== DATA SUPPLIED
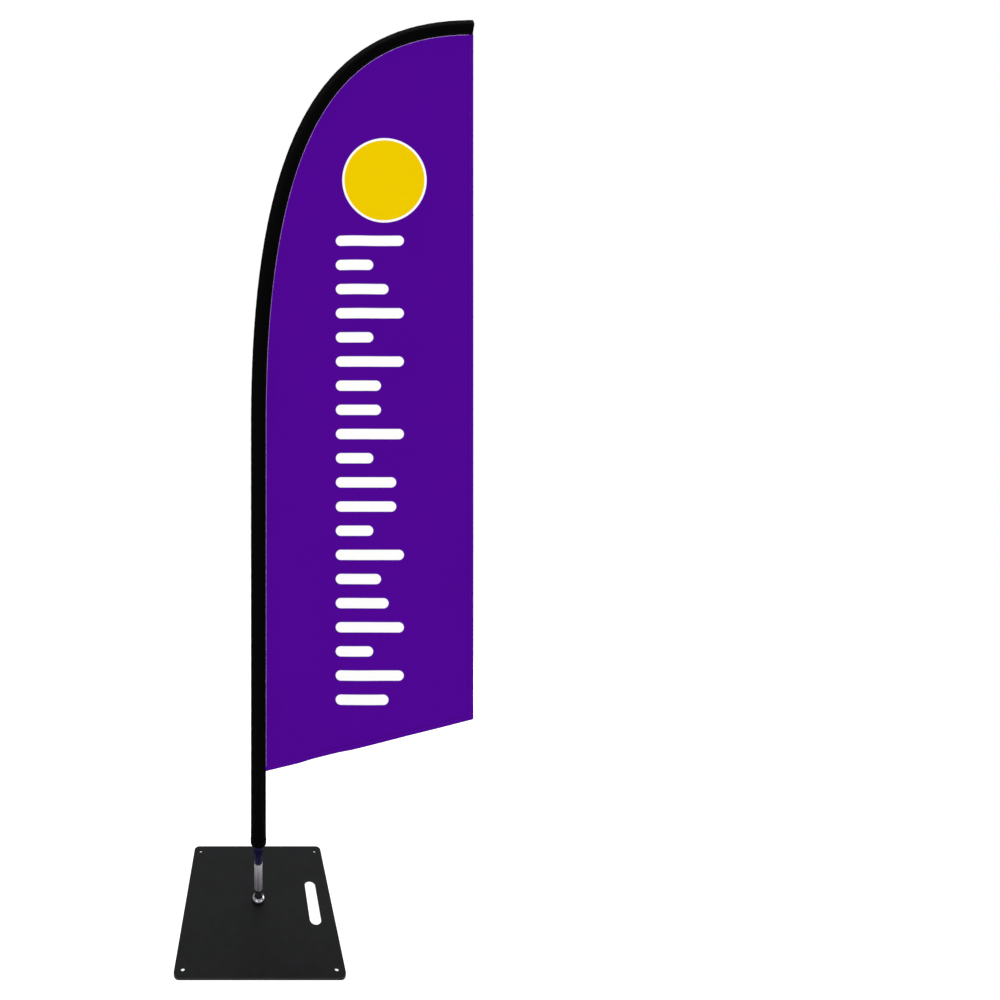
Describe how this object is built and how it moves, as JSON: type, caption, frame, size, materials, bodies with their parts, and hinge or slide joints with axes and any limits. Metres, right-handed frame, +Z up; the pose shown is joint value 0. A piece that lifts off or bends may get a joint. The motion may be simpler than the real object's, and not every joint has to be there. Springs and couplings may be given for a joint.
{
  "type": "feather flag with pole",
  "caption": "Double-sided feather flag on a bent sleeved pole that turns on a ball-bearing spindle, fixed to a square steel plate with a handle slot and peg holes.",
  "frame": {"origin": "on the spindle axis at the underside of the base plate, on the flat head of the axle bolt", "axes": "+Z up along the pole, +X from the pole to the flag's free edge, -Y out of the front face"},
  "size_m": [0.7905, 0.4, 2.4318],
  "materials": {
    "plate": "satin",
    "zinc": "satin",
    "chrome": "polished",
    "black_steel": "satin",
    "steel": "satin",
    "bearing_steel": "polished",
    "cage_nylon": "matte",
    "rubber": "matte",
    "navy": "satin",
    "composite": "satin",
    "aluminium": "satin",
    "plastic": "matte",
    "sleeve": "matte",
    "webbing": "matte",
    "print": "matte",
    "liner": "matte"
  },
  "bodies": {
    "base": {"base_plate": "plate", "axle_bolt": "zinc", "seat_cup": "chrome", "clamp_nut": "black_steel", "bearing_collar": "steel", "lower_inner_race": "bearing_steel", "inner_spacer": "steel", "upper_inner_race": "bearing_steel", "axle_nut": "zinc"},
    "lower_cage": {"lower_ball_cage": "cage_nylon", "lower_ball_1": "bearing_steel", "lower_ball_2": "bearing_steel", "lower_ball_3": "bearing_steel", "lower_ball_4": "bearing_steel", "lower_ball_5": "bearing_steel", "lower_ball_6": "bearing_steel", "lower_ball_7": "bearing_steel"},
    "upper_cage": {"upper_ball_cage": "cage_nylon", "upper_ball_1": "bearing_steel", "upper_ball_2": "bearing_steel", "upper_ball_3": "bearing_steel", "upper_ball_4": "bearing_steel", "upper_ball_5": "bearing_steel", "upper_ball_6": "bearing_steel", "upper_ball_7": "bearing_steel"},
    "rotor": {"spindle_tube": "chrome", "spindle_stub": "chrome", "lower_outer_race": "bearing_steel", "outer_spacer": "steel", "upper_outer_race": "bearing_steel", "retaining_ring": "black_steel", "lower_o_ring": "rubber", "upper_o_ring": "rubber"},
    "lower_pole": {"pole_foot": "navy", "lower_tube": "composite", "lower_ferrule": "aluminium"},
    "middle_pole": {"middle_tube": "composite", "middle_stop_ring": "aluminium", "middle_ferrule": "aluminium"},
    "flag_top": {"tip_rod": "composite", "tip_stop_ring": "aluminium", "tip_cap": "plastic", "sleeve_lower": "sleeve", "sleeve_upper": "sleeve", "tip_pocket": "webbing", "cuff_elastic": "rubber", "front_panel": "print", "blockout_liner": "liner", "back_panel": "print"}
  },
  "joints": [
    {"name": "spindle_spin", "type": "hinge", "parent": "base", "child": "rotor", "pos_m": [0, 0, 0], "axis": [0, 0, 1], "continuous": true},
    {"name": "lower_cage_spin", "type": "hinge", "parent": "base", "child": "lower_cage", "pos_m": [0, 0, 0], "axis": [0, 0, 1], "continuous": true},
    {"name": "upper_cage_spin", "type": "hinge", "parent": "base", "child": "upper_cage", "pos_m": [0, 0, 0], "axis": [0, 0, 1], "continuous": true},
    {"name": "pole_lift", "type": "slide", "parent": "rotor", "child": "lower_pole", "axis": [0, 0, 1], "range_m": [0, 0.091]},
    {"name": "middle_pole_pull", "type": "slide", "parent": "lower_pole", "child": "middle_pole", "axis": [0, 0, 1], "range_m": [0, 0.12]},
    {"name": "tip_pull", "type": "slide", "parent": "middle_pole", "child": "flag_top", "axis": [0, 0, 1], "range_m": [0, 0.12]}
  ],
  "couplings": [
    {"joint": "lower_cage_spin", "follows": "spindle_spin", "ratio": 0.5793},
    {"joint": "upper_cage_spin", "follows": "spindle_spin", "ratio": 0.5793}
  ]
}
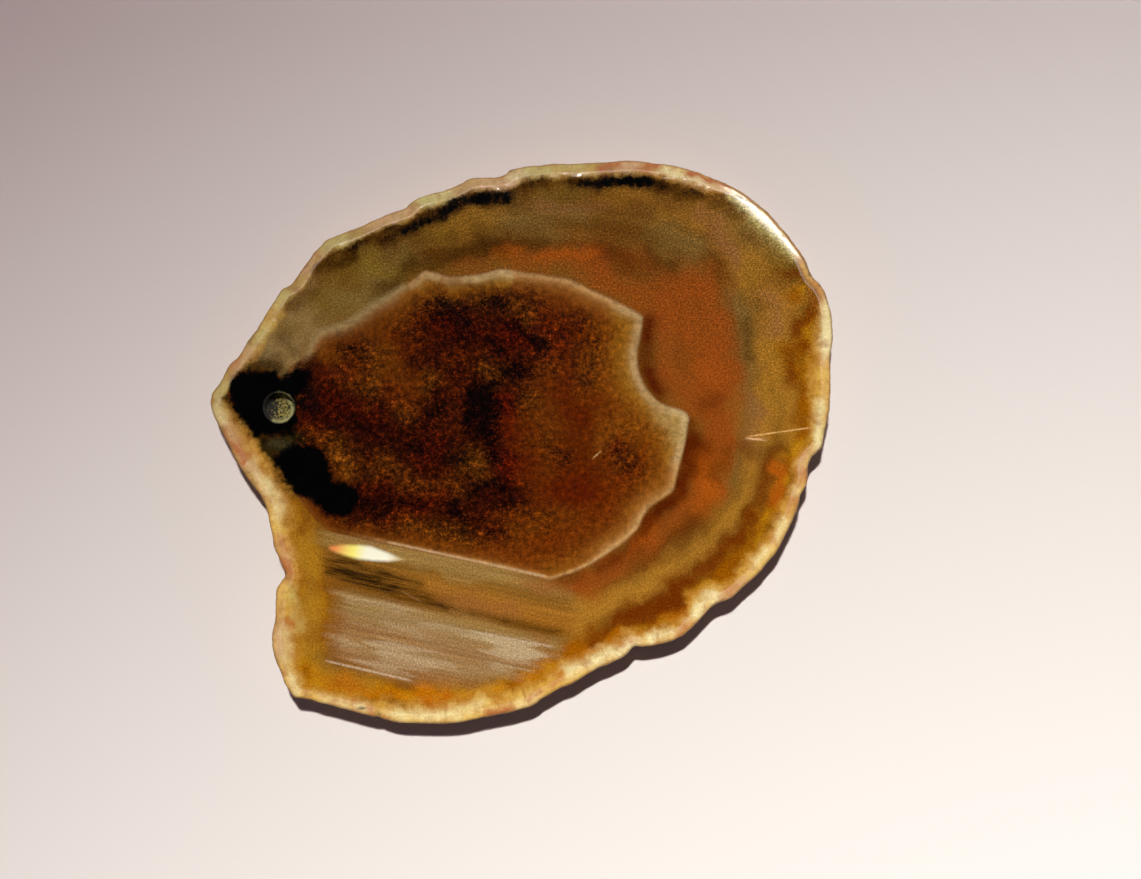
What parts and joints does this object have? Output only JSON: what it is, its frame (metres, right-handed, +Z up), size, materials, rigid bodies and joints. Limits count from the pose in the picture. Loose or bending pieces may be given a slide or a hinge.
====
:: TASK REQUIREMENTS ::
Every entry must be output again, exactly as written above.

:: FULL OUTPUT ::
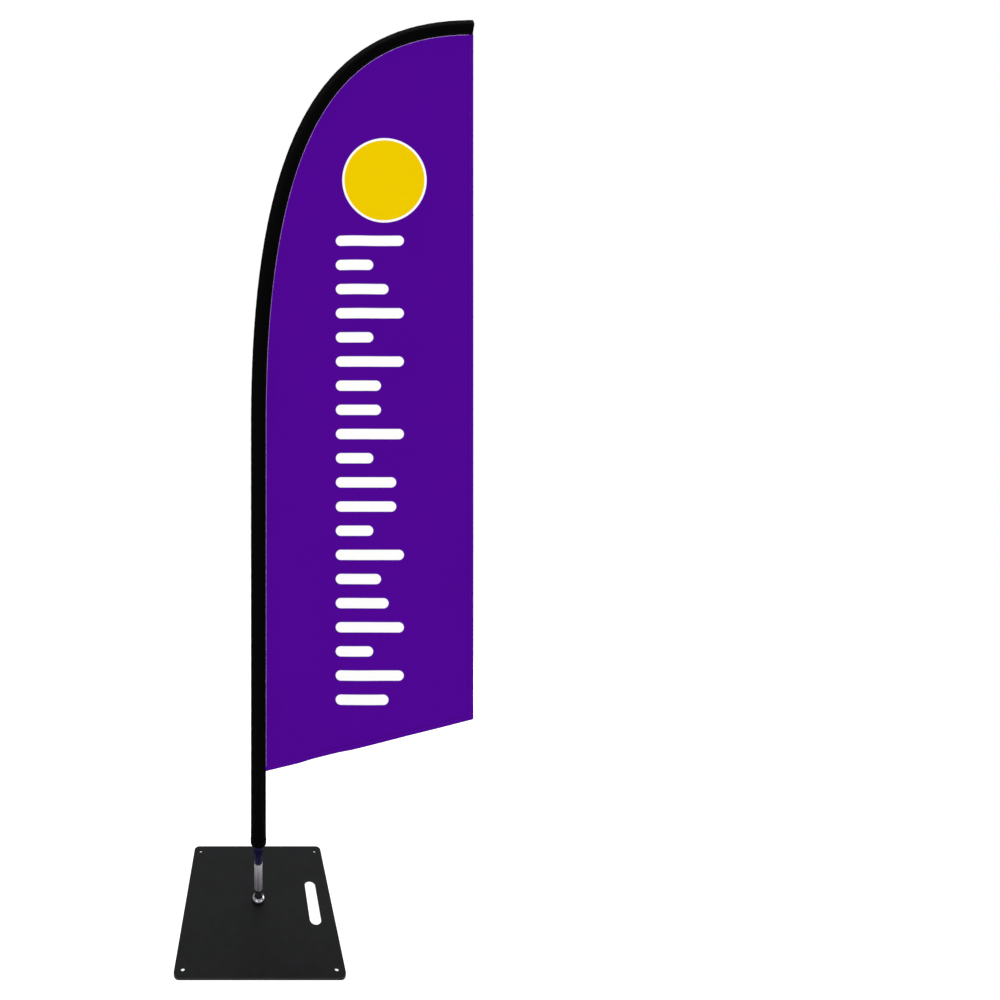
Describe how this object is built and how it moves, as JSON: type, caption, frame, size, materials, bodies with their parts, and hinge or slide joints with axes and any limits. Metres, right-handed frame, +Z up; the pose shown is joint value 0. A piece that lifts off or bends may get a joint. The motion may be simpler than the real object's, and not every joint has to be there. Springs and couplings may be given for a joint.
{
  "type": "feather flag with pole",
  "caption": "Double-sided feather flag on a bent sleeved pole that turns on a ball-bearing spindle, fixed to a square steel plate with a handle slot and peg holes.",
  "frame": {"origin": "on the spindle axis at the underside of the base plate, on the flat head of the axle bolt", "axes": "+Z up along the pole, +X from the pole to the flag's free edge, -Y out of the front face"},
  "size_m": [0.7905, 0.4, 2.4318],
  "materials": {
    "plate": "satin",
    "zinc": "satin",
    "chrome": "polished",
    "black_steel": "satin",
    "steel": "satin",
    "bearing_steel": "polished",
    "cage_nylon": "matte",
    "rubber": "matte",
    "navy": "satin",
    "composite": "satin",
    "aluminium": "satin",
    "plastic": "matte",
    "sleeve": "matte",
    "webbing": "matte",
    "print": "matte",
    "liner": "matte"
  },
  "bodies": {
    "base": {"base_plate": "plate", "axle_bolt": "zinc", "seat_cup": "chrome", "clamp_nut": "black_steel", "bearing_collar": "steel", "lower_inner_race": "bearing_steel", "inner_spacer": "steel", "upper_inner_race": "bearing_steel", "axle_nut": "zinc"},
    "lower_cage": {"lower_ball_cage": "cage_nylon", "lower_ball_1": "bearing_steel", "lower_ball_2": "bearing_steel", "lower_ball_3": "bearing_steel", "lower_ball_4": "bearing_steel", "lower_ball_5": "bearing_steel", "lower_ball_6": "bearing_steel", "lower_ball_7": "bearing_steel"},
    "upper_cage": {"upper_ball_cage": "cage_nylon", "upper_ball_1": "bearing_steel", "upper_ball_2": "bearing_steel", "upper_ball_3": "bearing_steel", "upper_ball_4": "bearing_steel", "upper_ball_5": "bearing_steel", "upper_ball_6": "bearing_steel", "upper_ball_7": "bearing_steel"},
    "rotor": {"spindle_tube": "chrome", "spindle_stub": "chrome", "lower_outer_race": "bearing_steel", "outer_spacer": "steel", "upper_outer_race": "bearing_steel", "retaining_ring": "black_steel", "lower_o_ring": "rubber", "upper_o_ring": "rubber"},
    "lower_pole": {"pole_foot": "navy", "lower_tube": "composite", "lower_ferrule": "aluminium"},
    "middle_pole": {"middle_tube": "composite", "middle_stop_ring": "aluminium", "middle_ferrule": "aluminium"},
    "flag_top": {"tip_rod": "composite", "tip_stop_ring": "aluminium", "tip_cap": "plastic", "sleeve_lower": "sleeve", "sleeve_upper": "sleeve", "tip_pocket": "webbing", "cuff_elastic": "rubber", "front_panel": "print", "blockout_liner": "liner", "back_panel": "print"}
  },
  "joints": [
    {"name": "spindle_spin", "type": "hinge", "parent": "base", "child": "rotor", "pos_m": [0, 0, 0], "axis": [0, 0, 1], "continuous": true},
    {"name": "lower_cage_spin", "type": "hinge", "parent": "base", "child": "lower_cage", "pos_m": [0, 0, 0], "axis": [0, 0, 1], "continuous": true},
    {"name": "upper_cage_spin", "type": "hinge", "parent": "base", "child": "upper_cage", "pos_m": [0, 0, 0], "axis": [0, 0, 1], "continuous": true},
    {"name": "pole_lift", "type": "slide", "parent": "rotor", "child": "lower_pole", "axis": [0, 0, 1], "range_m": [0, 0.091]},
    {"name": "middle_pole_pull", "type": "slide", "parent": "lower_pole", "child": "middle_pole", "axis": [0, 0, 1], "range_m": [0, 0.12]},
    {"name": "tip_pull", "type": "slide", "parent": "middle_pole", "child": "flag_top", "axis": [0, 0, 1], "range_m": [0, 0.12]}
  ],
  "couplings": [
    {"joint": "lower_cage_spin", "follows": "spindle_spin", "ratio": 0.5793},
    {"joint": "upper_cage_spin", "follows": "spindle_spin", "ratio": 0.5793}
  ]
}
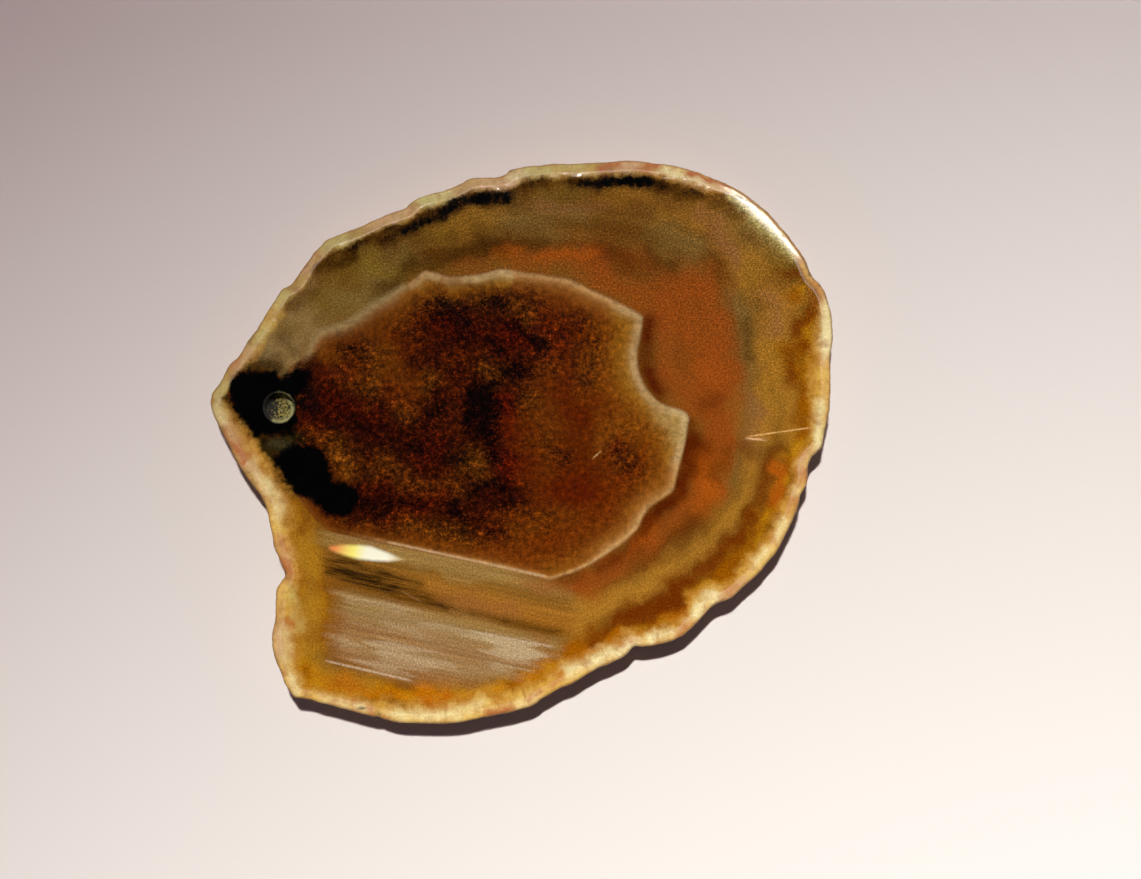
What parts and joints does this object have? Output only JSON: what it is, its frame (metres, right-handed, +Z up), size, materials, rigid bodies and joints. Limits count from the pose in the picture. Loose or bending pieces may be given a slide or a hinge.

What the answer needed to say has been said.